Originally Published: March 31, 2006 4 a.m.
PRESCOTT A parcel of Robinson Drive property that has long proven problematic for developers and the neighborhood could be on its way to becoming Prescott's first affordable-home-ownership project.
The Cedarwoods on Robinson Drive, a proposed 18-unit townhouse project, got its initial review by the Prescott Planning and Zoning Commission Thursday. And although commissioners had a number of questions, the project generated no opposition from the audience.
When city officials most recently discussed the 4.5 acres along Robinson Drive, the then-proposed apartment complex elicited heated opposition among the neighbors.
But this week, developer Vince Fornara went to the commission with a new idea, which officials say could become Prescott's first project officially offering affordable housing for purchase.
The project would include nine duplex buildings for 18 townhouses. Through collaboration with Affordable Housing Resources Inc., it would offer homes to eligible buyers possibly in the $140,000 range.
Project representatives and city officials pointed out that they have yet to work out the details. The project plans and the accompanying development agreement that would set out continuing affordability criteria will be back on the Planning and Zoning Commission agenda on April 13.
This week's meeting was in contrast to meetings in 2003 and 2004, when residents from the southeast-Prescott Robinson neighborhood came out in force to oppose the proposed 40-unit apartment complex.
Maintaining that their narrow, winding road could not accommodate the traffic from such a densely developed project, they urged the city to stick with the existing zoning, which allows for 19 single-family homes. The City Council ultimately turned down the previous plan for rezoning.
The new plan for the Cedarwoods at Robinson Drive would comply with the existing zoning; the commission is considering a preliminary plat. Even so, City Community Planner Michael Bacon told the commission that an issue does exist with the project's compliance with hillside development requirements.

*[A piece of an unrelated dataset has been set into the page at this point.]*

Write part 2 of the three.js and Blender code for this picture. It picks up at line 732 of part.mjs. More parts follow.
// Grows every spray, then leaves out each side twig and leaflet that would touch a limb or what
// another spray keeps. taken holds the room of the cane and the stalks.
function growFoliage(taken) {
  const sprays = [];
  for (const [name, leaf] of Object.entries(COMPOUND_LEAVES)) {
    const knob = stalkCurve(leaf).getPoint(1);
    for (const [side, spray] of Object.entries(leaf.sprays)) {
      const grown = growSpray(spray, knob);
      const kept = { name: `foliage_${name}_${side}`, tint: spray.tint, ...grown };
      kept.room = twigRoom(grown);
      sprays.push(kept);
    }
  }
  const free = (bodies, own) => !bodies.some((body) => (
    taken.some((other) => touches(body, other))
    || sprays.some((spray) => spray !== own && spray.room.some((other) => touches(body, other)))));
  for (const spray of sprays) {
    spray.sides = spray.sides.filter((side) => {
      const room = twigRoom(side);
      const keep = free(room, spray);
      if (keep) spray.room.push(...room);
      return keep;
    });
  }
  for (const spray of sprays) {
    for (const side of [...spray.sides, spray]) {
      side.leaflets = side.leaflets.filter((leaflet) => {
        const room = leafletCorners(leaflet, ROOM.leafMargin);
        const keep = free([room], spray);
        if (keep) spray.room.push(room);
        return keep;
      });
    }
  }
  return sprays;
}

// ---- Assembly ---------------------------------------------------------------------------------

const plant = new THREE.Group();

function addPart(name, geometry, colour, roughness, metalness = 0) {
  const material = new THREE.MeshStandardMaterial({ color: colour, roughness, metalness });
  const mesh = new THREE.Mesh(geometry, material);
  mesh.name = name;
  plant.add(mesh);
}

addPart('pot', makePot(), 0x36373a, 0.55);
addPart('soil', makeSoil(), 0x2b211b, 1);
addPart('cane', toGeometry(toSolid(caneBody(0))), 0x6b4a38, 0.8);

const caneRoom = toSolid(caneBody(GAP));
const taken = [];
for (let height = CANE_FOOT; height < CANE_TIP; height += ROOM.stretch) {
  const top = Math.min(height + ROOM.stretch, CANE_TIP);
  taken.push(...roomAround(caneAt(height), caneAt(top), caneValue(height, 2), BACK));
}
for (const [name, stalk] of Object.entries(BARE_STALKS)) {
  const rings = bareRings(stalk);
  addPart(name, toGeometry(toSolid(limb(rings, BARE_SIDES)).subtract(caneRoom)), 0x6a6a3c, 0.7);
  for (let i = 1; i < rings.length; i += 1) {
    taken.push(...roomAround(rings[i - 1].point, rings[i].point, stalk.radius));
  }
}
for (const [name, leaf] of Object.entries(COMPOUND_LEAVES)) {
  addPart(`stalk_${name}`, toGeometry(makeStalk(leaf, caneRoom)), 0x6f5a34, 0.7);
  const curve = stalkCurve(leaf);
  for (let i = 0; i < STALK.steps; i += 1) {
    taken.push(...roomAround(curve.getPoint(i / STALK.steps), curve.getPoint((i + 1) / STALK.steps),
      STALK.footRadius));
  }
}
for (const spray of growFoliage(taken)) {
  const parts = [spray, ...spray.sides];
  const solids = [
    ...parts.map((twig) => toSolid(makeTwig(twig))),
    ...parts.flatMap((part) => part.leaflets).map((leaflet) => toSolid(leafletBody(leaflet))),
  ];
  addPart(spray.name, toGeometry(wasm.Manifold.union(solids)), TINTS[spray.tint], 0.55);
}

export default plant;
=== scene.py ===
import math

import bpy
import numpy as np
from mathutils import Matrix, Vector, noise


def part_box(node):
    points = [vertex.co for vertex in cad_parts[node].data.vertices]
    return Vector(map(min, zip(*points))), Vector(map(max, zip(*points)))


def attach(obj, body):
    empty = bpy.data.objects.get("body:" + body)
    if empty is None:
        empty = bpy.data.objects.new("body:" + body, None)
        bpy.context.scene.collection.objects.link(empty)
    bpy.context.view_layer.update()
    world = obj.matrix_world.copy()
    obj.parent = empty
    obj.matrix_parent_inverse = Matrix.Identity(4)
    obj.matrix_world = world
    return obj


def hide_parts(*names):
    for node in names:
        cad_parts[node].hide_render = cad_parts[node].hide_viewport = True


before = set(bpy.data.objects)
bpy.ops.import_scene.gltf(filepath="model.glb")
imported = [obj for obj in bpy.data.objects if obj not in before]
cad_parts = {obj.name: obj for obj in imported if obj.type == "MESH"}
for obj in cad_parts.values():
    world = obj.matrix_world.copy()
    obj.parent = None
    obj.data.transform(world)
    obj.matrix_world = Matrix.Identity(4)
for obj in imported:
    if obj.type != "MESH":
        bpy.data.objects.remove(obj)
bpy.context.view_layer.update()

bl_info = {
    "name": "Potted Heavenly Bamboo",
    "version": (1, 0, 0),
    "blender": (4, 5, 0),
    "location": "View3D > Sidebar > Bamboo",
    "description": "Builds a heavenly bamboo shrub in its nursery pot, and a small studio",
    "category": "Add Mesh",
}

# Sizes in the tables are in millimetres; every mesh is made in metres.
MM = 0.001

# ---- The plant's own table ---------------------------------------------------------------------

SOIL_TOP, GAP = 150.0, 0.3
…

"That would be the exchange affordability for a waiver of the hillside development (requirements)," Bacon said.
Fornara told the commission that the rough terrain in the area has made coming up with a workable plan difficult. "It's a tough site," he said, adding that he has had "quite a bit of dialogue with the neighbors" on the property. With the current plan, he said, the neighbors "shouldn't have any concerns about it being a detriment to their property values."

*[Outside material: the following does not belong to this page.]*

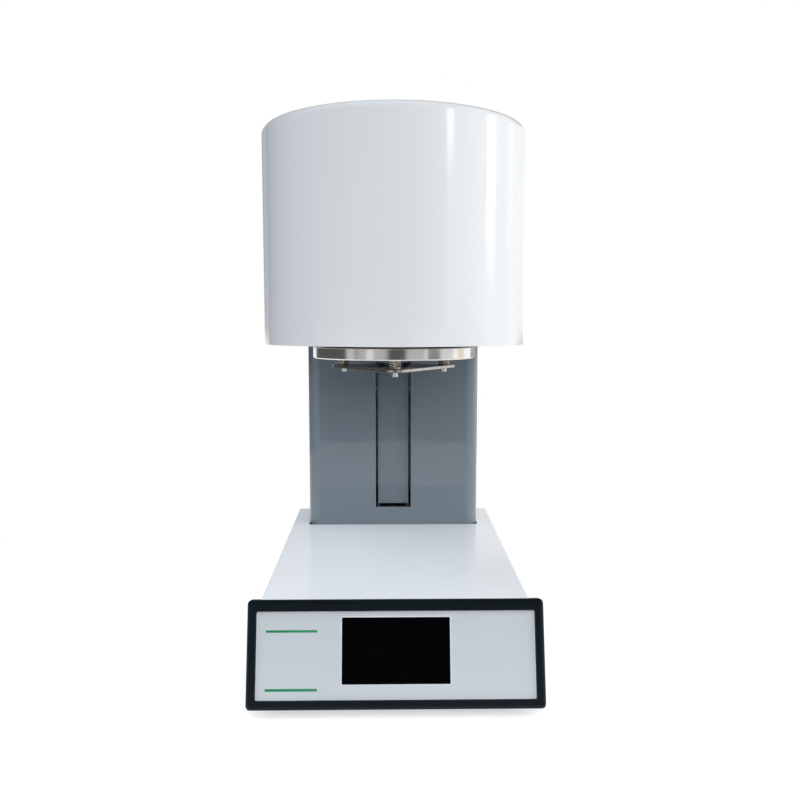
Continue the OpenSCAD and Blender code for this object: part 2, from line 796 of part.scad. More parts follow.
module fan_frame() {
  hub_t = 4;
  color([0.07, 0.07, 0.08]) {
    difference() {
      on_rear(-panel_x, fan_z) {
        difference() {
          translate([0, 0, -sheet - fan_t]) linear_extrude(fan_t) round_rect(fan_w, fan_w, 4);
          translate([0, 0, -sheet - fan_t - over]) cylinder(h = fan_t + 2 * over, r = fan_bore_r);
        }
        translate([0, 0, -sheet - hub_t]) cylinder(h = hub_t, r = fan_hub_r);
        for (a = [0, 120, 240]) rotate([0, 0, a]) translate([0, -1.5, -sheet - hub_t])
          cube([fan_bore_r + 1, 3, hub_t]);
        translate([0, 0, -sheet - fan_t + 4]) cylinder(h = fan_t - 4, r = 2, $fn = 32);
      }
      fan_screw_places(-sheet - fan_t - over) cylinder(h = fan_t + 2 * over, r = 1.5 + seat_fit, $fn = 24);
    }
  }
}

module fan_guard() {
  wire_w = 1.4;
  color("silver") difference() {
    on_rear(-panel_x, fan_z) {
      for (r = [fan_bore_r + 1.2, fan_bore_r * 0.72, fan_bore_r * 0.42]) difference() {
        cylinder(h = guard_t, r = r);
        translate([0, 0, -over]) cylinder(h = guard_t + 2 * over, r = r - wire_w);
      }
      for (a = [45, 135]) rotate([0, 0, a]) translate([-fan_w * 0.62, -wire_w / 2, 0])
        cube([fan_w * 1.24, wire_w, guard_t]);
      for (x = [-1, 1], y = [-1, 1])
        translate([x * (fan_w / 2 - 5), y * (fan_w / 2 - 5), 0]) cylinder(h = guard_t, r = 3.6);
    }
    fan_screw_places(-over) cylinder(h = guard_t + 2 * over, r = 1.5 + gap, $fn = 24);
  }
}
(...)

Several of the commissioners appeared to like what they saw in the plans. "What we're looking at is the best use I've seen for this property in the past eight years," said Commissioner Len Scamardo.
Even so, one commissioner, Joe Gardner, voiced concerns about the design of the project. "I think the concept's good and the density's good, but the land planning is poor," Gardner said. "I think there's a more creative way of doing this."
Fornara responded that "to try to meet the price point of what we're trying to achieve, we've explored every creative possibility that we could."
Kathern Mitchell, executive director of Affordable Housing Resources, Inc., said the homes likely would have a value of about $250,000 in today's market. To make them affordable for people earning 80 percent of the area median income (about $36,960 for a family of four), who could be eligible for a mortgage of about $135,000, "we anticipate creating a trust to cover the gap," she said.
The homeowners and the trust then would share in the future equity, Mitchell added.